Implementing a Carbon Tax

In a carbon tax regime, carbon in manufactured products is usually not taxed until released into the atmosphere. The tax is levied during the upstream process when extracting fuel or gas from the Earth. Producers can pass on the tax to the market. This gives consumers a chance to reduce their carbon footprints.

Examples of Carbon Taxes

Carbon taxes have been implemented in countries worldwide. They typically involve a rate of taxation per ton of hydrocarbon fuel used. Finland implemented the first carbon tax in 1990. As of April 2021, it stood at $73.02 per ton of carbon. Sweden and Norway followed in 1991, with Norway having one of the most stringent taxes at $69.00 per ton of CO2 used in gasoline.

The United States has not enacted a carbon tax.

Carbon Tax Offsets

Carbon tax offsets have a direct effect on the net carbon impact of individuals and companies. Non-profits use the funds to reduce greenhouse gases in the atmosphere.
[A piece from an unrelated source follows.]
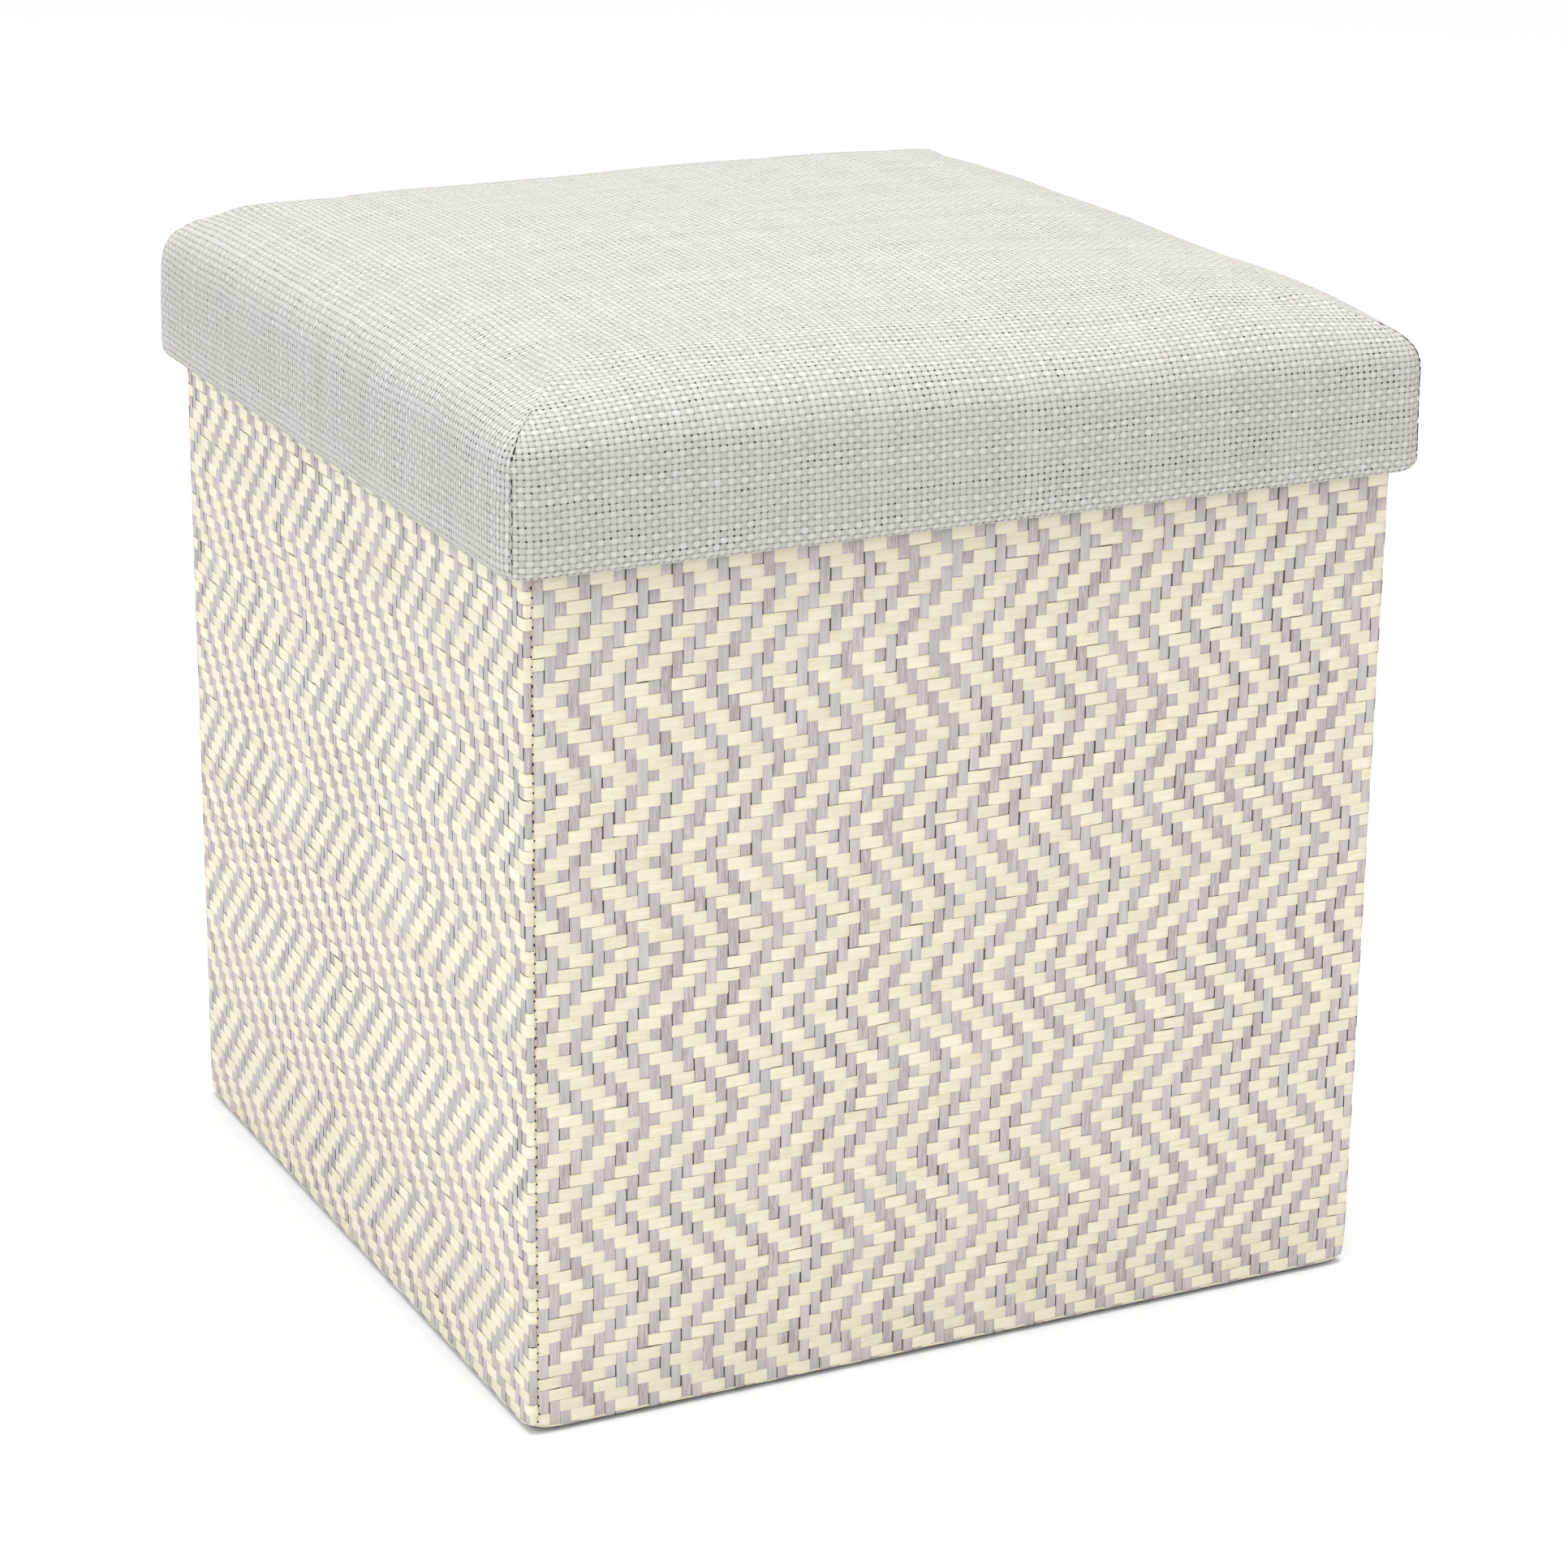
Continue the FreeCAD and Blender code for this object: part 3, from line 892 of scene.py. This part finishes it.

Offsets are purchased to lower a carbon tax on a company or claim carbon neutrality. They are popular because they are often more cost-effective than changing machinery or manufacturing processes.

Failed Carbon Taxes

Australia’s attempt at a carbon tax from 2012-2014 failed. The tax did not gain support from the Labor Party or the Liberals, and it was repealed in 2014. Carbon taxes remain controversial in efforts to combat climate change.